◆ **Given material**:
****************

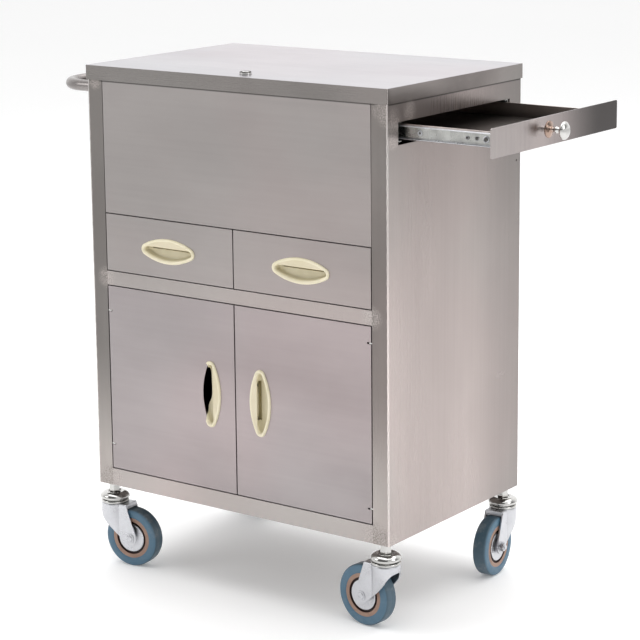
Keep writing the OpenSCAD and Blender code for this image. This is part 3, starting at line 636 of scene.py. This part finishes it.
def leg_low(x):
    """Height of the fork's lower edge at a distance along the trail, in millimetres."""
    boss = TRAIL - 9
    if x > boss:
        return WHEEL_R - math.sqrt(max(BOSS_R ** 2 - (x - TRAIL) ** 2, 0))
    knots = [(-HEAD_R, 97), (-21, 95), (-17, 89), (-11, 79), (-2, 68.5), (10, 57.5), (boss, 41.4)]
    for (x0, z0), (x1, z1) in zip(knots, knots[1:]):
        if x <= x1:
            return z0 + (z1 - z0) * (x - x0) / (x1 - x0)
    return knots[-1][1]


def leg_high(x):
    """Height of the fork's upper edge, which slopes down behind the plate."""
    return PLATE_TOP - SHOULDER - max(x - PLATE_END, 0) * 52 / 18.5


def fork_columns():
    """Plan points of one half of the fork, from the leg's back end round to the middle of the front,
    each with whether it is on the round head."""
    leg_end = TRAIL + BOSS_R
    spots = [leg_end - 0.15, leg_end - 1.2, leg_end - 3, leg_end - 6, 41, 38, 34, PLATE_END, 30, 27, 24, 20,
             FOLD_X + 0.7, FOLD_X]
    flat = [(x, LEG_Y, False) for x in spots]
    first = math.degrees(math.asin(LEG_Y / HEAD_R))
    steps = 14
    turns = [math.radians(first + (180 - first) * k / steps) for k in range(1, steps + 1)]
    return flat + [(HEAD_R * math.cos(a), HEAD_R * math.sin(a), True) for a in turns]


def fork_point(x, y, on_head, share):
    """A point of the fork's sheet, share of the way down from its upper edge. The round head narrows
    to the width of the legs on the way down."""
    z = leg_high(x) + (leg_low(x) - leg_high(x)) * share
    if on_head and x > -FOLD_X:
        narrow, wide = 58, PLATE_TOP - 8
        fall = max(0.0, min(1.0, (z - narrow) / (wide - narrow)))
        y = LEG_Y + (y - LEG_Y) * (0.1 + 0.9 * fall * fall * (3 - 2 * fall))
    return Vector((mm(x), mm(y), mm(z)))


def fork_wall(columns, rows):
    """The fork's upright wall, a line of points down each column, creased where the legs meet the
    round head."""
    crease = 0.7
    grid = []
    for x, y, on_head in columns:
        line = [fork_point(x, abs(y), on_head, k / (rows - 1)) for k in range(rows)]
        for point in line:
            if x == FOLD_X:
                point.y -= mm(crease)
            point.y *= 1 if y >= 0 else -1
        grid.append(line)
    return grid


def fork_shoulder(x, y, on_head, rim):
    """Points that roll over from the top of the wall to the flat plate, or none behind the plate."""
    if x > PLATE_END + 0.5:
        return []
    inward = -Vector((x, y, 0)).normalized() if on_head else Vector((0, -1 if y > 0 else 1, 0))
    turns = [math.radians(turn) for turn in (30, 60, 90)]
    return [rim + inward * mm(SHOULDER) * (1 - math.cos(a)) + Vector((0, 0, mm(SHOULDER) * math.sin(a)))
            for a in turns]


def fork_sheet():
    """The pressed fork: two legs that wrap round under the head, and the plate over the wheel."""
    bm = bmesh.new()
    half = fork_columns()
    columns = half + [(x, -y, on_head) for x, y, on_head in reversed(half[:-1])]
    rows = 9
    lines = []
    for column, wall in zip(columns, fork_wall(columns, rows)):
        roll = fork_shoulder(*column, wall[0])
        lines.append([bm.verts.new(point) for point in [*reversed(roll), *wall]])
    for a, b in zip(lines, lines[1:]):
        for k in range(1, min(len(a), len(b))):
            bm.faces.new((a[-k - 1], a[-k], b[-k], b[-k - 1]))
    bm.faces.new([line[0] for line in lines if len(line) > rows])
    return bm


def fork_pressing(node, body, place):
    fork = piece(f"{node}_pressing", fork_sheet(), body, "zinc", "zinc", place=place)
    modify(fork, "wall", "SOLIDIFY", thickness=mm(FORK_T), offset=-1, use_even_offset=True)
    modify(fork, "rim", "BEVEL", width=mm(0.5), segments=2, limit_method="ANGLE",
           angle_limit=math.radians(50))
    fork.modifiers.move(0, len(fork.modifiers) - 1)
    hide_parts(node)


def swivel_race(node, body, place):
    """The rounded bearing race on the fork's plate, under the cap."""
    bm = bmesh.new()
    inner = 7.5
    outline = [(inner, -0.3), (HEAD_R - 1.0, -0.3), (HEAD_R - 0.1, 0.4), (HEAD_R + 0.4, 1.4),
               (HEAD_R + 0.4, 2.6), (HEAD_R - 0.1, 3.6), (HEAD_R - 1.2, 4.3), (HEAD_R - 3.4, 4.6),
               (HEAD_R - 3.4, 5.9), (inner, 5.9)]
    lathe(bm, [(radius, PLATE_TOP + rise) for radius, rise in outline], closed=True)
    piece(f"{node}_race", bm, body, "zinc", "chrome", place=place)


def rear_lip(node, body, place):
    """The lip that folds down behind the plate, over the tyre, with its turned lower edge."""
    bm = bmesh.new()
    width = LEG_Y - 2.2
    low_edge = 101.2
    for low, high in (((31.2, -width, low_edge), (33.4, width, PLATE_TOP - 0.2)),
                      ((30.4, -width, low_edge), (34.6, width, low_edge + 1.4))):
        edges = list({e for v in block(bm, low, high) for e in v.link_edges})
        bmesh.ops.bevel(bm, geom=edges, offset=mm(0.5), segments=2, profile=0.5, affect="EDGES")
    piece(f"{node}_rear_lip", bm, body, "zinc", "zinc", place=place)


def axle_bolt(node, body, wheel):
    """Low round head on one side, nut and thread end on the other, a washer under each."""
    bm = bmesh.new()
    seat = LEG_Y + 0.05
    rest = seat + 1.1
    washer = [(4.2, seat), (8.6, seat), (8.8, seat + 0.3), (8.6, rest), (4.2, rest)]
    for side in (1, -1):
        lathe(bm, washer, closed=True, place=Matrix.Scale(side, 4, (0, 0, 1)))
    lathe(bm, [(0, rest + 1.0), (2.2, rest + 1.0), (2.6, rest + 1.5), (4.4, rest + 1.8), (5.6, rest + 1.4),
               (6.2, rest + 0.6), (6.2, rest), (0, rest)], steps=48)
    hex_nut(bm, 13, -rest - 5.5, -rest, 0.7, bore=4.0)
    end = -seat - 9
    thread = [(0, end), (3.4, end), (4.0, end + 0.7)]
    for k in range(4):
        thread += [(4.0, end + 1.0 + k * 0.7), (3.7, end + 1.35 + k * 0.7)]
    lathe(bm, thread + [(4.0, -seat), (4.0, rest), (0, rest)], steps=32)
    piece(f"{node}_axle_bolt", bm, body, "zinc", "zinc", place=wheel)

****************

Reproduce the listing above verbatim, from first line to last.

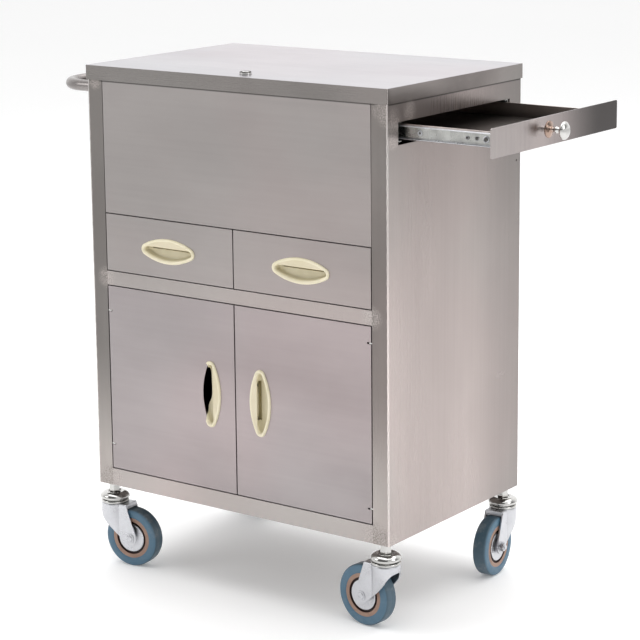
Keep writing the OpenSCAD and Blender code for this image. This is part 3, starting at line 636 of scene.py. This part finishes it.
def leg_low(x):
    """Height of the fork's lower edge at a distance along the trail, in millimetres."""
    boss = TRAIL - 9
    if x > boss:
        return WHEEL_R - math.sqrt(max(BOSS_R ** 2 - (x - TRAIL) ** 2, 0))
    knots = [(-HEAD_R, 97), (-21, 95), (-17, 89), (-11, 79), (-2, 68.5), (10, 57.5), (boss, 41.4)]
    for (x0, z0), (x1, z1) in zip(knots, knots[1:]):
        if x <= x1:
            return z0 + (z1 - z0) * (x - x0) / (x1 - x0)
    return knots[-1][1]


def leg_high(x):
    """Height of the fork's upper edge, which slopes down behind the plate."""
    return PLATE_TOP - SHOULDER - max(x - PLATE_END, 0) * 52 / 18.5


def fork_columns():
    """Plan points of one half of the fork, from the leg's back end round to the middle of the front,
    each with whether it is on the round head."""
    leg_end = TRAIL + BOSS_R
    spots = [leg_end - 0.15, leg_end - 1.2, leg_end - 3, leg_end - 6, 41, 38, 34, PLATE_END, 30, 27, 24, 20,
             FOLD_X + 0.7, FOLD_X]
    flat = [(x, LEG_Y, False) for x in spots]
    first = math.degrees(math.asin(LEG_Y / HEAD_R))
    steps = 14
    turns = [math.radians(first + (180 - first) * k / steps) for k in range(1, steps + 1)]
    return flat + [(HEAD_R * math.cos(a), HEAD_R * math.sin(a), True) for a in turns]


def fork_point(x, y, on_head, share):
    """A point of the fork's sheet, share of the way down from its upper edge. The round head narrows
    to the width of the legs on the way down."""
    z = leg_high(x) + (leg_low(x) - leg_high(x)) * share
    if on_head and x > -FOLD_X:
        narrow, wide = 58, PLATE_TOP - 8
        fall = max(0.0, min(1.0, (z - narrow) / (wide - narrow)))
        y = LEG_Y + (y - LEG_Y) * (0.1 + 0.9 * fall * fall * (3 - 2 * fall))
    return Vector((mm(x), mm(y), mm(z)))


def fork_wall(columns, rows):
    """The fork's upright wall, a line of points down each column, creased where the legs meet the
    round head."""
    crease = 0.7
    grid = []
    for x, y, on_head in columns:
        line = [fork_point(x, abs(y), on_head, k / (rows - 1)) for k in range(rows)]
        for point in line:
            if x == FOLD_X:
                point.y -= mm(crease)
            point.y *= 1 if y >= 0 else -1
        grid.append(line)
    return grid


def fork_shoulder(x, y, on_head, rim):
    """Points that roll over from the top of the wall to the flat plate, or none behind the plate."""
    if x > PLATE_END + 0.5:
        return []
    inward = -Vector((x, y, 0)).normalized() if on_head else Vector((0, -1 if y > 0 else 1, 0))
    turns = [math.radians(turn) for turn in (30, 60, 90)]
    return [rim + inward * mm(SHOULDER) * (1 - math.cos(a)) + Vector((0, 0, mm(SHOULDER) * math.sin(a)))
            for a in turns]


def fork_sheet():
    """The pressed fork: two legs that wrap round under the head, and the plate over the wheel."""
    bm = bmesh.new()
    half = fork_columns()
    columns = half + [(x, -y, on_head) for x, y, on_head in reversed(half[:-1])]
    rows = 9
    lines = []
    for column, wall in zip(columns, fork_wall(columns, rows)):
        roll = fork_shoulder(*column, wall[0])
        lines.append([bm.verts.new(point) for point in [*reversed(roll), *wall]])
    for a, b in zip(lines, lines[1:]):
        for k in range(1, min(len(a), len(b))):
            bm.faces.new((a[-k - 1], a[-k], b[-k], b[-k - 1]))
    bm.faces.new([line[0] for line in lines if len(line) > rows])
    return bm


def fork_pressing(node, body, place):
    fork = piece(f"{node}_pressing", fork_sheet(), body, "zinc", "zinc", place=place)
    modify(fork, "wall", "SOLIDIFY", thickness=mm(FORK_T), offset=-1, use_even_offset=True)
    modify(fork, "rim", "BEVEL", width=mm(0.5), segments=2, limit_method="ANGLE",
           angle_limit=math.radians(50))
    fork.modifiers.move(0, len(fork.modifiers) - 1)
    hide_parts(node)


def swivel_race(node, body, place):
    """The rounded bearing race on the fork's plate, under the cap."""
    bm = bmesh.new()
    inner = 7.5
    outline = [(inner, -0.3), (HEAD_R - 1.0, -0.3), (HEAD_R - 0.1, 0.4), (HEAD_R + 0.4, 1.4),
               (HEAD_R + 0.4, 2.6), (HEAD_R - 0.1, 3.6), (HEAD_R - 1.2, 4.3), (HEAD_R - 3.4, 4.6),
               (HEAD_R - 3.4, 5.9), (inner, 5.9)]
    lathe(bm, [(radius, PLATE_TOP + rise) for radius, rise in outline], closed=True)
    piece(f"{node}_race", bm, body, "zinc", "chrome", place=place)


def rear_lip(node, body, place):
    """The lip that folds down behind the plate, over the tyre, with its turned lower edge."""
    bm = bmesh.new()
    width = LEG_Y - 2.2
    low_edge = 101.2
    for low, high in (((31.2, -width, low_edge), (33.4, width, PLATE_TOP - 0.2)),
                      ((30.4, -width, low_edge), (34.6, width, low_edge + 1.4))):
        edges = list({e for v in block(bm, low, high) for e in v.link_edges})
        bmesh.ops.bevel(bm, geom=edges, offset=mm(0.5), segments=2, profile=0.5, affect="EDGES")
    piece(f"{node}_rear_lip", bm, body, "zinc", "zinc", place=place)


def axle_bolt(node, body, wheel):
    """Low round head on one side, nut and thread end on the other, a washer under each."""
    bm = bmesh.new()
    seat = LEG_Y + 0.05
    rest = seat + 1.1
    washer = [(4.2, seat), (8.6, seat), (8.8, seat + 0.3), (8.6, rest), (4.2, rest)]
    for side in (1, -1):
        lathe(bm, washer, closed=True, place=Matrix.Scale(side, 4, (0, 0, 1)))
    lathe(bm, [(0, rest + 1.0), (2.2, rest + 1.0), (2.6, rest + 1.5), (4.4, rest + 1.8), (5.6, rest + 1.4),
               (6.2, rest + 0.6), (6.2, rest), (0, rest)], steps=48)
    hex_nut(bm, 13, -rest - 5.5, -rest, 0.7, bore=4.0)
    end = -seat - 9
    thread = [(0, end), (3.4, end), (4.0, end + 0.7)]
    for k in range(4):
        thread += [(4.0, end + 1.0 + k * 0.7), (3.7, end + 1.35 + k * 0.7)]
    lathe(bm, thread + [(4.0, -seat), (4.0, rest), (0, rest)], steps=32)
    piece(f"{node}_axle_bolt", bm, body, "zinc", "zinc", place=wheel)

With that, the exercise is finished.